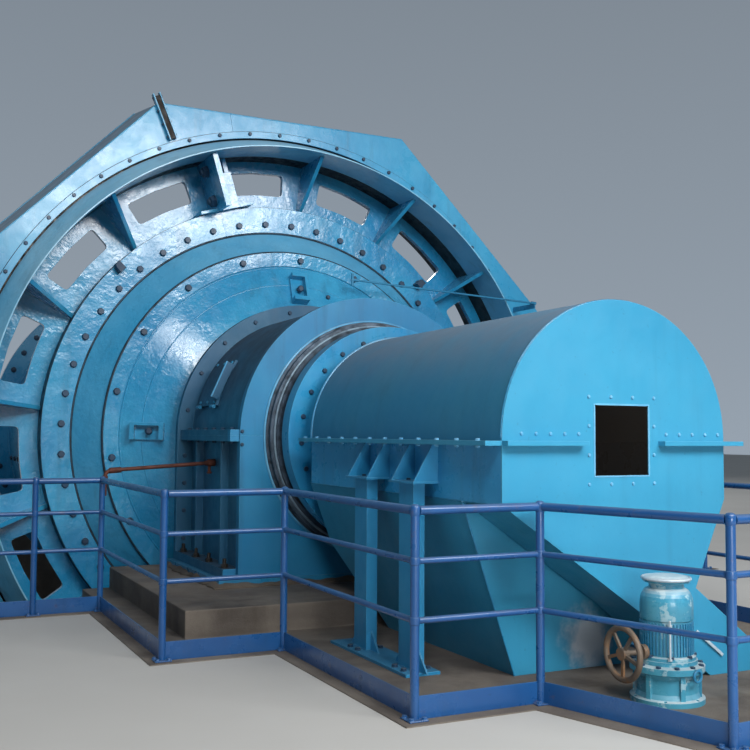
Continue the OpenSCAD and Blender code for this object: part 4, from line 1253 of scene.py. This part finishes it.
@dataclass
class HoodFittings:
    """Bolts, rims and weld beads of the discharge hood, its legs and hoppers."""

    at: Stations
    side_bolts: int = 12
    side_bolt_first: float = 0.14
    side_bolt_step: float = 0.235
    side_bolt_out: float = 0.072
    bar_bolts: tuple[tuple[float, float], ...] = ((-0.70, -0.3), (0.36, 0.78))
    bar_bolt_rise: float = 0.055
    hatch: tuple[float, float] = (0.02, -0.012)
    hatch_size: tuple[float, float] = (0.41, 0.425)
    hatch_bolt_x: tuple[float, float] = (-0.225, 0.265)
    hatch_bolt_z: tuple[float, float] = (-0.27, 0.245)
    hoop_thick: float = 0.012
    strip_start: tuple[float, float] = (0.585, 0.275)
    strip_end: tuple[float, float] = (0.787, 0.120)
    hopper_toe: tuple[float, float] = (0.42, 0.06)
    leg_stations: tuple[float, float] = (0.877, 1.54)
    leg_plate_t: float = 0.02
    shelf_rise: float = 1.182

    def build(self, bench: Bench) -> None:
        """Builds every piece of the hood and gives its nodes their finish."""
        bench.dress(Finish.HOOD, "hood_shell")
        bench.dress(Finish.SHEET, "hood_front_plate", "reject_chute", "hood_flange")
        bench.dress(Finish.HOPPER, "discharge_hopper")
        bench.dress(Finish.HOOD_LOWER, "hood_lower_body", "hood_back_plate")
        bench.dress(Finish.LEGS, "hood_legs_left", "hood_legs_right")
        bench.piece("hood_side_bolts", self.side_row(), Finish.SKY_BOLT)
        bench.piece("hood_front_bolts", self.front_rows(), Finish.SKY_BOLT)
        bench.piece("hood_rims", self.rims(), Finish.SKY_BOLT, smooth=50)
        bench.piece("hood_welds", self.beads(), Finish.DEEP, smooth=WELD_SMOOTH)
        bench.piece("chute_highlight_strip", [self.chute_highlight_strip()], Finish.WHITE)
        bench.piece("leg_bolts", self.leg_bolts(), Finish.BOLT)

    def side_row(self) -> list[Shape]:
        """Bolts along both side flanges, with nuts below."""
        y = self.at.hood_front + self.side_bolt_first + self.side_bolt_step * np.arange(self.side_bolts)
        y = y[y < self.at.hood[1].y - 0.04]
        parts = []
        for side in SIDES:
            for up in (1, -1):
                points = grid(side * (self.at.hood_r + self.side_bolt_out), y, self.at.split + 0.014 * up)
                parts.append(Places.standing(points, [0, 0, up], ACROSS).hold(Fastener.SMALL.shape()))
        return parts

    def front_rows(self) -> list[Shape]:
        """Bolts above the two front bars and round the inspection opening."""
        over = self.at.split + self.bar_bolt_rise
        rows = [(x, over) for ends in self.bar_bolts for x in np.linspace(*ends, 5)]
        foot, head = (AXIS_Z + z for z in self.hatch_bolt_z)
        rows += [(x, z) for z in (foot, head) for x in np.linspace(*self.hatch_bolt_x, 4)]
        rows += [(x, z) for x in self.hatch_bolt_x for z in np.linspace(foot, head, 4)[1:-1]]
        x, z = np.array(rows).T
        small = turned([(0, -0.002), (0.011, -0.002), (0.011, 0.003), (0.008, 0.008), (0, 0.009)], 12)
        return [Places.standing(grid(x, self.at.hood_front, z), TO_FRONT, ACROSS).hold(small)]

    def rims(self) -> list[Shape]:
        """Rolled bar round the hood's back edge and a thin frame round the inspection opening, in a paler
        enamel than the hood: partly painted highlight along these edges.
        """
        low = math.degrees((self.at.split - AXIS_Z) / self.at.hood_r)
        arch = polar(self.at.hood_r - 0.002, np.linspace(low, 180 - low, 90), self.at.hood[1].y - 0.008)
        rolled = sweep(arch, round_section(self.hoop_thick, 10), ALONG)
        (x, z), (width, height) = self.hatch, self.hatch_size
        edge = [(x + sx * width / 2, self.at.hood_front, AXIS_Z + z + sz * height / 2) for sx, sz in TURNS]
        frame = sweep(spaced(edge, 0.02, closed=True), box_outline(0.010, 0.006), ALONG, ring=True)
        return [rolled, frame]

    def beads(self) -> list[Shape]:
        """Weld beads: round the front plate, down the hopper's edges and along the leg feet."""
        arch = polar(self.at.hood_r - 0.001, np.linspace(0, 180, 150), self.at.hood_front + 0.013)
        parts = [weld(arch, 0.006, ALONG)]
        low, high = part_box("discharge_hopper")
        toe_x, toe_in = self.hopper_toe
        for side in SIDES:
            top, toe = (side * self.at.hood_r, low.y, high.z), (side * toe_x, low.y + toe_in, low.z)
            parts.append(weld(spaced([top, toe], 0.018), 0.006, ALONG))
            x = side * (self.at.hood_r + 0.002)
            parts.append(weld(spaced([(x, low.y, high.z), (x, high.y, high.z)], 0.018), 0.005, UP))
        for x, y, foot in self.legs():
            ring = [(x + sx * 0.04, y + sy * 0.095, foot + self.leg_plate_t + 0.001) for sx, sy in TURNS]
            parts.append(weld(spaced(ring, 0.015, closed=True), 0.006, UP, ring=True))
        return parts

    def chute_highlight_strip(self) -> Shape:
        """Pale strip on the bar that runs down the front plate beside the chute's foot: a painted highlight
        along the bar's edge.
        """
        start, end = np.array(self.strip_start), np.array(self.strip_end)
        length = float(np.linalg.norm(end - start))
        along = (end - start) / length
        x, z = (start + end) / 2
        place = np.array([x, self.at.hood_front - 0.010, self.at.floor + z])
        strip = slab(box_outline(length + 0.012, 0.018), -0.009, 0.003, 0.002)
        return Places.standing(place, TO_FRONT, [along[0], 0, along[1]]).hold(strip)

    def legs(self) -> list[tuple[float, float, float]]:
        """Middle and foot of each leg: x, y and z."""
        found = []
        for node in ("hood_legs_left", "hood_legs_right"):
            low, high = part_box(node)
            found += [((low.x + high.x) / 2, self.at.hood_front + y, low.z) for y in self.leg_stations]
        return found

    def leg_bolts(self) -> list[Shape]:
        """Anchor bolts in the legs' base plates and small bolts in the shelves."""
        parts = []
        for x, y, foot in self.legs():
            points = [(x + sx * 0.085, y + sy * 0.06, foot + self.leg_plate_t)
                      for sx in SIDES for sy in SIDES]
            parts.append(Places.standing(points, UP, ACROSS).hold(Fastener.PLATE.shape()))
            inwards = 0.035 if x < 0 else -0.035
            points = [(x + inwards, y + sy * 0.11, foot + self.shelf_rise) for sy in SIDES]
            parts.append(Places.standing(points, UP, ACROSS).hold(Fastener.SMALL.shape()))
        return parts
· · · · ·
PROMPT | Return all of the data exactly as it reads.

WORKED SOLUTION |
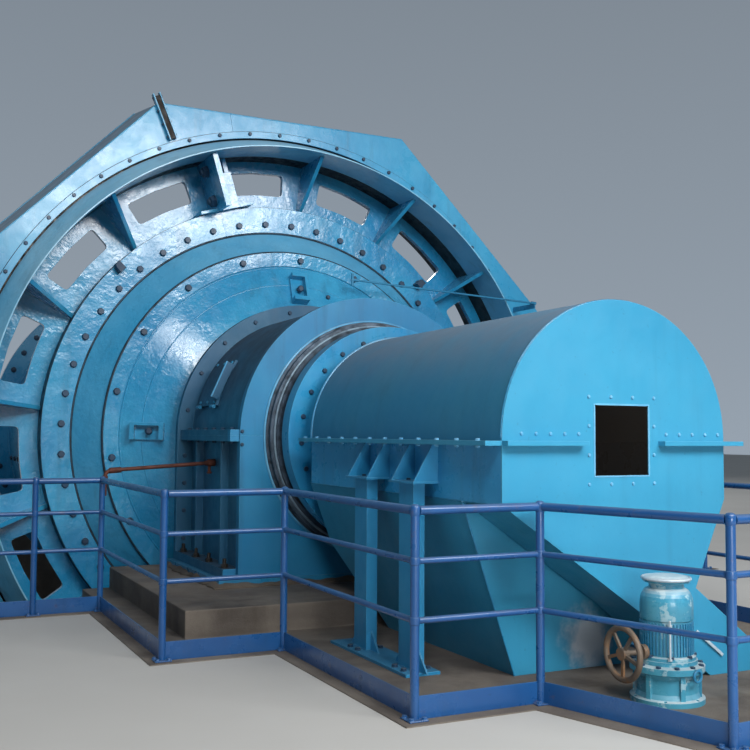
Continue the OpenSCAD and Blender code for this object: part 4, from line 1253 of scene.py. This part finishes it.
@dataclass
class HoodFittings:
    """Bolts, rims and weld beads of the discharge hood, its legs and hoppers."""

    at: Stations
    side_bolts: int = 12
    side_bolt_first: float = 0.14
    side_bolt_step: float = 0.235
    side_bolt_out: float = 0.072
    bar_bolts: tuple[tuple[float, float], ...] = ((-0.70, -0.3), (0.36, 0.78))
    bar_bolt_rise: float = 0.055
    hatch: tuple[float, float] = (0.02, -0.012)
    hatch_size: tuple[float, float] = (0.41, 0.425)
    hatch_bolt_x: tuple[float, float] = (-0.225, 0.265)
    hatch_bolt_z: tuple[float, float] = (-0.27, 0.245)
    hoop_thick: float = 0.012
    strip_start: tuple[float, float] = (0.585, 0.275)
    strip_end: tuple[float, float] = (0.787, 0.120)
    hopper_toe: tuple[float, float] = (0.42, 0.06)
    leg_stations: tuple[float, float] = (0.877, 1.54)
    leg_plate_t: float = 0.02
    shelf_rise: float = 1.182

    def build(self, bench: Bench) -> None:
        """Builds every piece of the hood and gives its nodes their finish."""
        bench.dress(Finish.HOOD, "hood_shell")
        bench.dress(Finish.SHEET, "hood_front_plate", "reject_chute", "hood_flange")
        bench.dress(Finish.HOPPER, "discharge_hopper")
        bench.dress(Finish.HOOD_LOWER, "hood_lower_body", "hood_back_plate")
        bench.dress(Finish.LEGS, "hood_legs_left", "hood_legs_right")
        bench.piece("hood_side_bolts", self.side_row(), Finish.SKY_BOLT)
        bench.piece("hood_front_bolts", self.front_rows(), Finish.SKY_BOLT)
        bench.piece("hood_rims", self.rims(), Finish.SKY_BOLT, smooth=50)
        bench.piece("hood_welds", self.beads(), Finish.DEEP, smooth=WELD_SMOOTH)
        bench.piece("chute_highlight_strip", [self.chute_highlight_strip()], Finish.WHITE)
        bench.piece("leg_bolts", self.leg_bolts(), Finish.BOLT)

    def side_row(self) -> list[Shape]:
        """Bolts along both side flanges, with nuts below."""
        y = self.at.hood_front + self.side_bolt_first + self.side_bolt_step * np.arange(self.side_bolts)
        y = y[y < self.at.hood[1].y - 0.04]
        parts = []
        for side in SIDES:
            for up in (1, -1):
                points = grid(side * (self.at.hood_r + self.side_bolt_out), y, self.at.split + 0.014 * up)
                parts.append(Places.standing(points, [0, 0, up], ACROSS).hold(Fastener.SMALL.shape()))
        return parts

    def front_rows(self) -> list[Shape]:
        """Bolts above the two front bars and round the inspection opening."""
        over = self.at.split + self.bar_bolt_rise
        rows = [(x, over) for ends in self.bar_bolts for x in np.linspace(*ends, 5)]
        foot, head = (AXIS_Z + z for z in self.hatch_bolt_z)
        rows += [(x, z) for z in (foot, head) for x in np.linspace(*self.hatch_bolt_x, 4)]
        rows += [(x, z) for x in self.hatch_bolt_x for z in np.linspace(foot, head, 4)[1:-1]]
        x, z = np.array(rows).T
        small = turned([(0, -0.002), (0.011, -0.002), (0.011, 0.003), (0.008, 0.008), (0, 0.009)], 12)
        return [Places.standing(grid(x, self.at.hood_front, z), TO_FRONT, ACROSS).hold(small)]

    def rims(self) -> list[Shape]:
        """Rolled bar round the hood's back edge and a thin frame round the inspection opening, in a paler
        enamel than the hood: partly painted highlight along these edges.
        """
        low = math.degrees((self.at.split - AXIS_Z) / self.at.hood_r)
        arch = polar(self.at.hood_r - 0.002, np.linspace(low, 180 - low, 90), self.at.hood[1].y - 0.008)
        rolled = sweep(arch, round_section(self.hoop_thick, 10), ALONG)
        (x, z), (width, height) = self.hatch, self.hatch_size
        edge = [(x + sx * width / 2, self.at.hood_front, AXIS_Z + z + sz * height / 2) for sx, sz in TURNS]
        frame = sweep(spaced(edge, 0.02, closed=True), box_outline(0.010, 0.006), ALONG, ring=True)
        return [rolled, frame]

    def beads(self) -> list[Shape]:
        """Weld beads: round the front plate, down the hopper's edges and along the leg feet."""
        arch = polar(self.at.hood_r - 0.001, np.linspace(0, 180, 150), self.at.hood_front + 0.013)
        parts = [weld(arch, 0.006, ALONG)]
        low, high = part_box("discharge_hopper")
        toe_x, toe_in = self.hopper_toe
        for side in SIDES:
            top, toe = (side * self.at.hood_r, low.y, high.z), (side * toe_x, low.y + toe_in, low.z)
            parts.append(weld(spaced([top, toe], 0.018), 0.006, ALONG))
            x = side * (self.at.hood_r + 0.002)
            parts.append(weld(spaced([(x, low.y, high.z), (x, high.y, high.z)], 0.018), 0.005, UP))
        for x, y, foot in self.legs():
            ring = [(x + sx * 0.04, y + sy * 0.095, foot + self.leg_plate_t + 0.001) for sx, sy in TURNS]
            parts.append(weld(spaced(ring, 0.015, closed=True), 0.006, UP, ring=True))
        return parts

    def chute_highlight_strip(self) -> Shape:
        """Pale strip on the bar that runs down the front plate beside the chute's foot: a painted highlight
        along the bar's edge.
        """
        start, end = np.array(self.strip_start), np.array(self.strip_end)
        length = float(np.linalg.norm(end - start))
        along = (end - start) / length
        x, z = (start + end) / 2
        place = np.array([x, self.at.hood_front - 0.010, self.at.floor + z])
        strip = slab(box_outline(length + 0.012, 0.018), -0.009, 0.003, 0.002)
        return Places.standing(place, TO_FRONT, [along[0], 0, along[1]]).hold(strip)

    def legs(self) -> list[tuple[float, float, float]]:
        """Middle and foot of each leg: x, y and z."""
        found = []
        for node in ("hood_legs_left", "hood_legs_right"):
            low, high = part_box(node)
            found += [((low.x + high.x) / 2, self.at.hood_front + y, low.z) for y in self.leg_stations]
        return found

    def leg_bolts(self) -> list[Shape]:
        """Anchor bolts in the legs' base plates and small bolts in the shelves."""
        parts = []
        for x, y, foot in self.legs():
            points = [(x + sx * 0.085, y + sy * 0.06, foot + self.leg_plate_t)
                      for sx in SIDES for sy in SIDES]
            parts.append(Places.standing(points, UP, ACROSS).hold(Fastener.PLATE.shape()))
            inwards = 0.035 if x < 0 else -0.035
            points = [(x + inwards, y + sy * 0.11, foot + self.shelf_rise) for sy in SIDES]
            parts.append(Places.standing(points, UP, ACROSS).hold(Fastener.SMALL.shape()))
        return parts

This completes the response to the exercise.